Lounges are also a way for a hotel to reinforce its brand via décor, ambiance, convenience, comfort and amenities. They're also not limited to business travelers: families and leisure travelers are also catching on, though some hotels cater more to business needs than others. Hotel lounges are generally "less stuffy," offer more luxurious services and are more comfortable than they used to be.
"We like to live our lives in public. The club lounge is becoming more of a den," Rach says.
Lounge amenities vary widely by hotel brand, and there are several ways to access them. Smaller hotel chains and independent hotels often offer free access for booking higher end suites, while many larger hotel chains make it a frequent guest perk and may or may not charge a daily fee for the service.
For example, travelers gain free access to the club lounge at London's new St. Ermin's Hotel -- one of four hotels owned by Amerimar Enterprises -- by booking king suites.
"Any guest who books the appropriate level room and requires privacy for a meeting can utilize the lounge. It's geared toward the business traveler but open to anyone based on booking. All guests who have access are told about it in advance," says Douglas McHugh, general manager of St. Ermin's. Its club lounge includes a full bathroom with shower, meeting room with audio/visual equipment, tables, to-go coffee and gourmet hors d'oeuvres.
Business travelers should inquire about club lounge requirements and amenities at the time of booking, says Sandi Daniel, CEO of the Fire Light Group, which coordinates incentive packages for business travelers. Ask whether it is quiet, has reliable Wi-Fi and morning newspapers, and quality to-go items.
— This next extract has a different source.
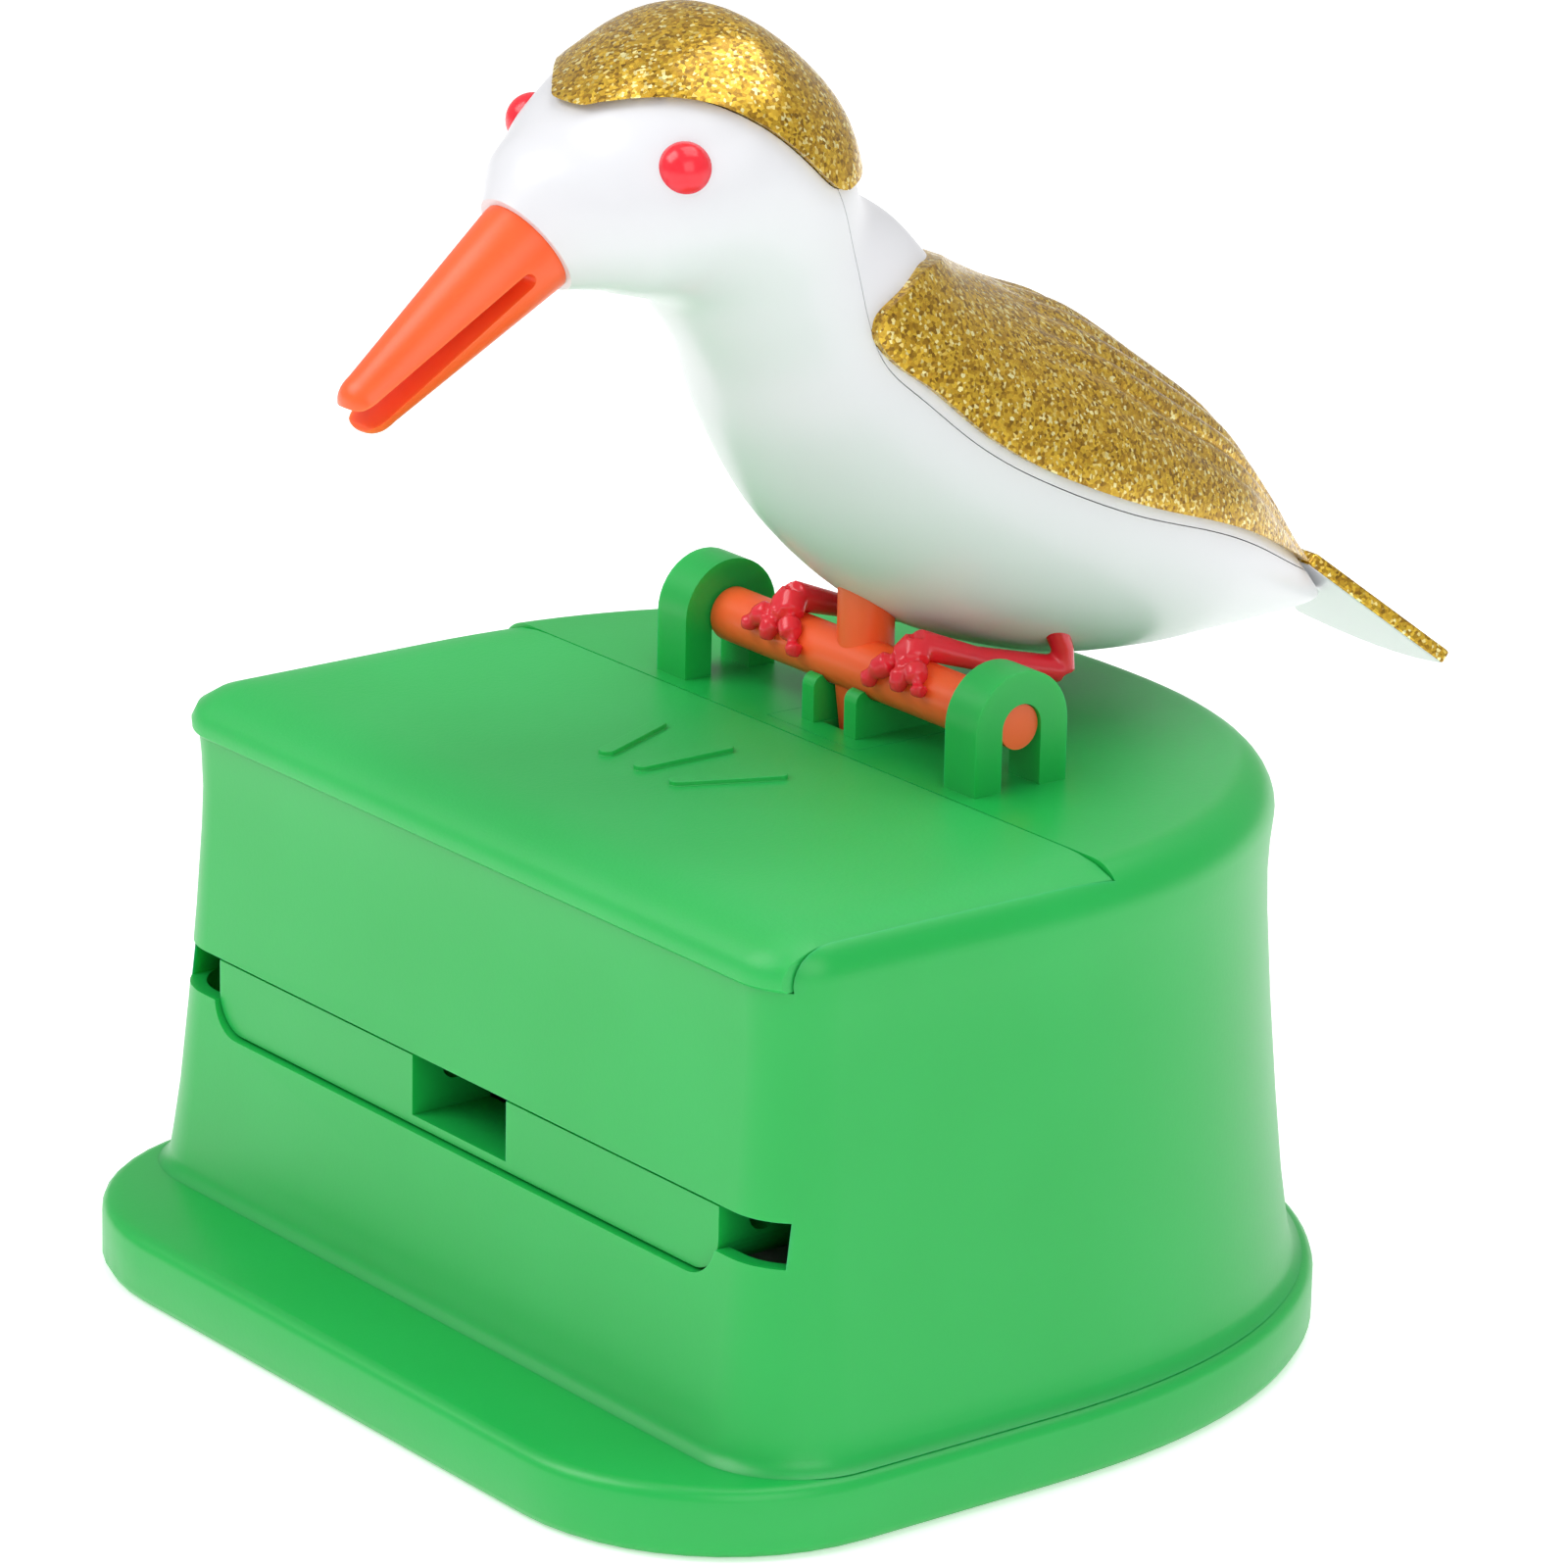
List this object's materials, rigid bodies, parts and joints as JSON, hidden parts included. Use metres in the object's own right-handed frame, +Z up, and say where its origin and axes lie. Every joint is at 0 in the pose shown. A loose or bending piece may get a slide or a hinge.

Lounges that open early and stay open late are most convenient for business travelers, Rach says.
Mid-range chains like Hyatt, Marriott, Sheraton and Starwood typically include continental breakfasts, hors d'oeuvres, non-alcoholic beverages, computer use and private concierge attendants, Daniel says.
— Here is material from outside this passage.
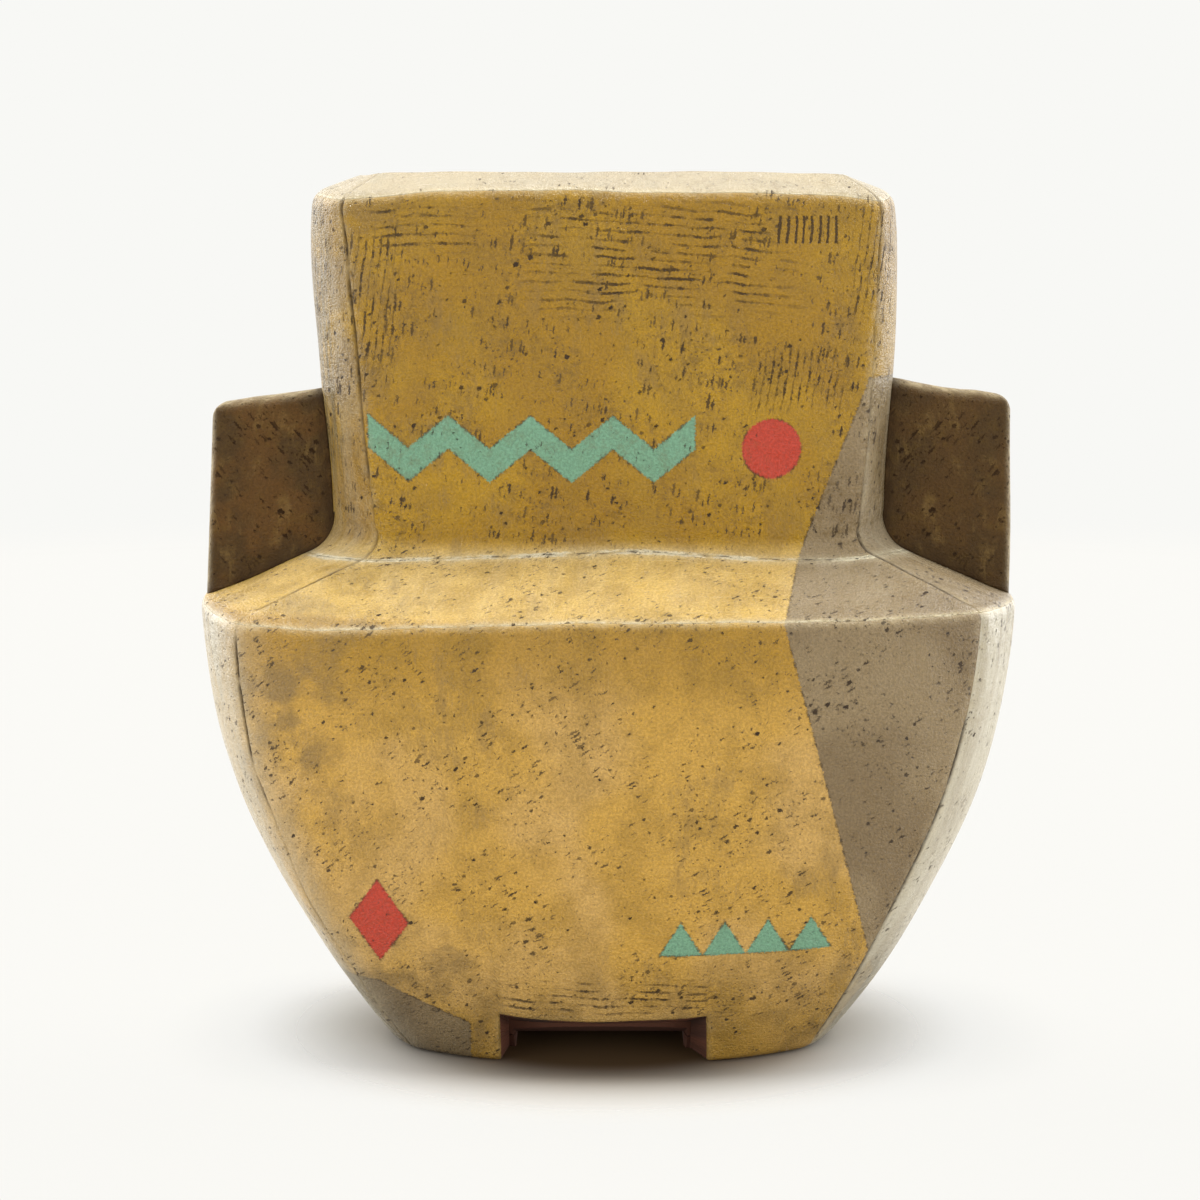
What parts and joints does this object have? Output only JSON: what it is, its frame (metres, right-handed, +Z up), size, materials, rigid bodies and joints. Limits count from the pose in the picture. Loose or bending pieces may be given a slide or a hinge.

"These lounges are a great place to wind down without hanging out in a large hotel lobby bar area where it can be noisy, and also a bit of a singles scene sometimes," Daniel says. "If you just want to catch up on e-mail, relax, maybe have a snack and a cocktail, it has a more homey feel, which is often so much nicer then locking yourself up in your hotel room and ordering room service."
Luxury chains like the Four Seasons, Ritz Carlton, Fairmont and St. Regis take it one step further, often offering complimentary full breakfasts, heavy hors d'oeuvres, cordials, desserts, cocktails, champagne and private concierge services.
"For light eaters, it is enough food to get by without having to go out somewhere and dine alone in a restaurant or order room service," Daniel says. "As a woman who has traveled in business for over 30 years, I find these clubs to be a godsend for many reasons. They are often only accessible with your room key, which makes safer travel."
The hotel industry is starting to understand that business travelers want soothing, exclusive and convenient experiences, Rach says, but there's still work to be done across the board. She hopes other hotels will follow the chains that have done club lounges well.
"Our industry has not put the money into renovation. It's time for the industry to refresh itself."